◆ **Aim**: Reproduce exactly the lines from the line with "reach = hub_outer_radius + cutter_margin" through the line with "zip(*points))), Vector(map(max, zip(*points)))", both included, and no other lines.

◆ **Material**:

=======

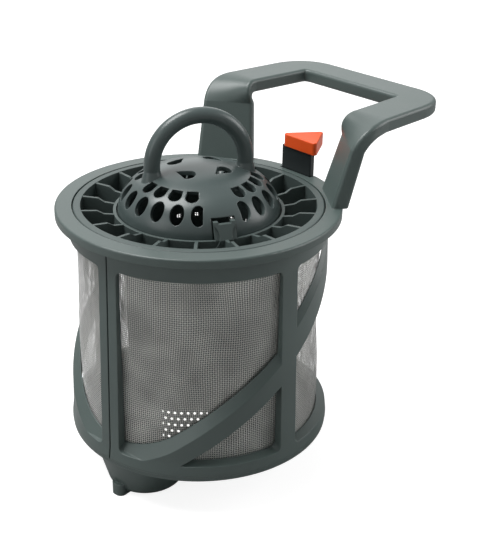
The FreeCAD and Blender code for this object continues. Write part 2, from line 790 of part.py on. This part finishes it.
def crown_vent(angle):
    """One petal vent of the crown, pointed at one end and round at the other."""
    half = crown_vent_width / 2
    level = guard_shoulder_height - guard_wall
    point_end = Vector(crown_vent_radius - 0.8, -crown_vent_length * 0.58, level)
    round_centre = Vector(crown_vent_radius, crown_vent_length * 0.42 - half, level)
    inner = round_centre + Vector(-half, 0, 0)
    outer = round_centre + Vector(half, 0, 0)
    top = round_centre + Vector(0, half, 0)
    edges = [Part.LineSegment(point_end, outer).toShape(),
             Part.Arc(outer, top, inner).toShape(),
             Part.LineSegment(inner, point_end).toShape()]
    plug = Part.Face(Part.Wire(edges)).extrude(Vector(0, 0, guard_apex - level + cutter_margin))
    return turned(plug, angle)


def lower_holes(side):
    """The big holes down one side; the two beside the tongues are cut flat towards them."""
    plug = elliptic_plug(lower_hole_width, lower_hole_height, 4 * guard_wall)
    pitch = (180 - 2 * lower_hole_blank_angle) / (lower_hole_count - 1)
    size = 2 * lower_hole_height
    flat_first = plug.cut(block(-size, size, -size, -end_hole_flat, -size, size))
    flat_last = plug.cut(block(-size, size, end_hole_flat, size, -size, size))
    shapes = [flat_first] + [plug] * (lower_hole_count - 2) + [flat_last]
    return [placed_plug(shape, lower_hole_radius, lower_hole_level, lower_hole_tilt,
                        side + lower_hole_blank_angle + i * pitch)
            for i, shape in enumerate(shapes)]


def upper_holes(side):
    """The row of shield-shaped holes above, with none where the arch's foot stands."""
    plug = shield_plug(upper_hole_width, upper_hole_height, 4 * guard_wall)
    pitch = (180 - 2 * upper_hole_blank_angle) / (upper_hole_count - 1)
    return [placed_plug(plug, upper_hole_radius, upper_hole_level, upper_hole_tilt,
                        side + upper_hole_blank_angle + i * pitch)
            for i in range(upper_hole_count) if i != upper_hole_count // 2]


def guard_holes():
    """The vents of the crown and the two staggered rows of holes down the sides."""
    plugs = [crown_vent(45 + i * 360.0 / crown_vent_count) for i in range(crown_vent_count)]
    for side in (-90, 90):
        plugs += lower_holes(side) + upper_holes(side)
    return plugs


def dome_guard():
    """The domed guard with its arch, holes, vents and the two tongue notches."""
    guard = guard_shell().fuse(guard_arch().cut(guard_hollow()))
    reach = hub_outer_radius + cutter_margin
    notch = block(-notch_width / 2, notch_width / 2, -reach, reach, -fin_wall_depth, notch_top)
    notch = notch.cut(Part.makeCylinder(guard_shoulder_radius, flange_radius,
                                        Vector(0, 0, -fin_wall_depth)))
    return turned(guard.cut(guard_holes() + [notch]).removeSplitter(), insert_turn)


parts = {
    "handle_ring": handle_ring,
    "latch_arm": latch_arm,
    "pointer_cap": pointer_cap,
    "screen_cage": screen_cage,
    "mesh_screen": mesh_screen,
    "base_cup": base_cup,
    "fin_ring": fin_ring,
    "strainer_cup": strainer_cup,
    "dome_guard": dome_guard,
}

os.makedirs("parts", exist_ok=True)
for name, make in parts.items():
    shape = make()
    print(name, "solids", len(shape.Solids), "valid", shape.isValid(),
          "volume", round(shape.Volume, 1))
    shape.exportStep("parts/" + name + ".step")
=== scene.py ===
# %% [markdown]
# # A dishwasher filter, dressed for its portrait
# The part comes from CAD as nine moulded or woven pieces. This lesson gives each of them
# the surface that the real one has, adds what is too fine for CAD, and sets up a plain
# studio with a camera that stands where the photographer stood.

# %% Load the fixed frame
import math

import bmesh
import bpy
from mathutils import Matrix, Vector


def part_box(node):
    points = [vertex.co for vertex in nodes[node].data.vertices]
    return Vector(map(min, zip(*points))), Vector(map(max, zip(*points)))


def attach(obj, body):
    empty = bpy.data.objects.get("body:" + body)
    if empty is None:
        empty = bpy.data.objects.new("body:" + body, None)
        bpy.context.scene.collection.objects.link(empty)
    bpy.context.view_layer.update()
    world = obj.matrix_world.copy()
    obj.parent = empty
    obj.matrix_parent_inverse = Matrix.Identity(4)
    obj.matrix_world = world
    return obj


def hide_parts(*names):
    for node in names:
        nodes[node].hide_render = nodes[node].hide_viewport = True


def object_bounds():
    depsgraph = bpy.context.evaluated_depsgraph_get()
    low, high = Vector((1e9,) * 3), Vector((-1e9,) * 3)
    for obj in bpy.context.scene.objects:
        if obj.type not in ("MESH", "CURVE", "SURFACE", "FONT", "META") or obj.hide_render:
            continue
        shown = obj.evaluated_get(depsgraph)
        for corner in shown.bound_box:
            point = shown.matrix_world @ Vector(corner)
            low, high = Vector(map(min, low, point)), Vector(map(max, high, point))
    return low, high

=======

◆ **Exercise solution**:
    reach = hub_outer_radius + cutter_margin
    notch = block(-notch_width / 2, notch_width / 2, -reach, reach, -fin_wall_depth, notch_top)
    notch = notch.cut(Part.makeCylinder(guard_shoulder_radius, flange_radius,
                                        Vector(0, 0, -fin_wall_depth)))
    return turned(guard.cut(guard_holes() + [notch]).removeSplitter(), insert_turn)


parts = {
    "handle_ring": handle_ring,
    "latch_arm": latch_arm,
    "pointer_cap": pointer_cap,
    "screen_cage": screen_cage,
    "mesh_screen": mesh_screen,
    "base_cup": base_cup,
    "fin_ring": fin_ring,
    "strainer_cup": strainer_cup,
    "dome_guard": dome_guard,
}

os.makedirs("parts", exist_ok=True)
for name, make in parts.items():
    shape = make()
    print(name, "solids", len(shape.Solids), "valid", shape.isValid(),
          "volume", round(shape.Volume, 1))
    shape.exportStep("parts/" + name + ".step")
=== scene.py ===
# %% [markdown]
# # A dishwasher filter, dressed for its portrait
# The part comes from CAD as nine moulded or woven pieces. This lesson gives each of them
# the surface that the real one has, adds what is too fine for CAD, and sets up a plain
# studio with a camera that stands where the photographer stood.

# %% Load the fixed frame
import math

import bmesh
import bpy
from mathutils import Matrix, Vector


def part_box(node):
    points = [vertex.co for vertex in nodes[node].data.vertices]
    return Vector(map(min, zip(*points))), Vector(map(max, zip(*points)))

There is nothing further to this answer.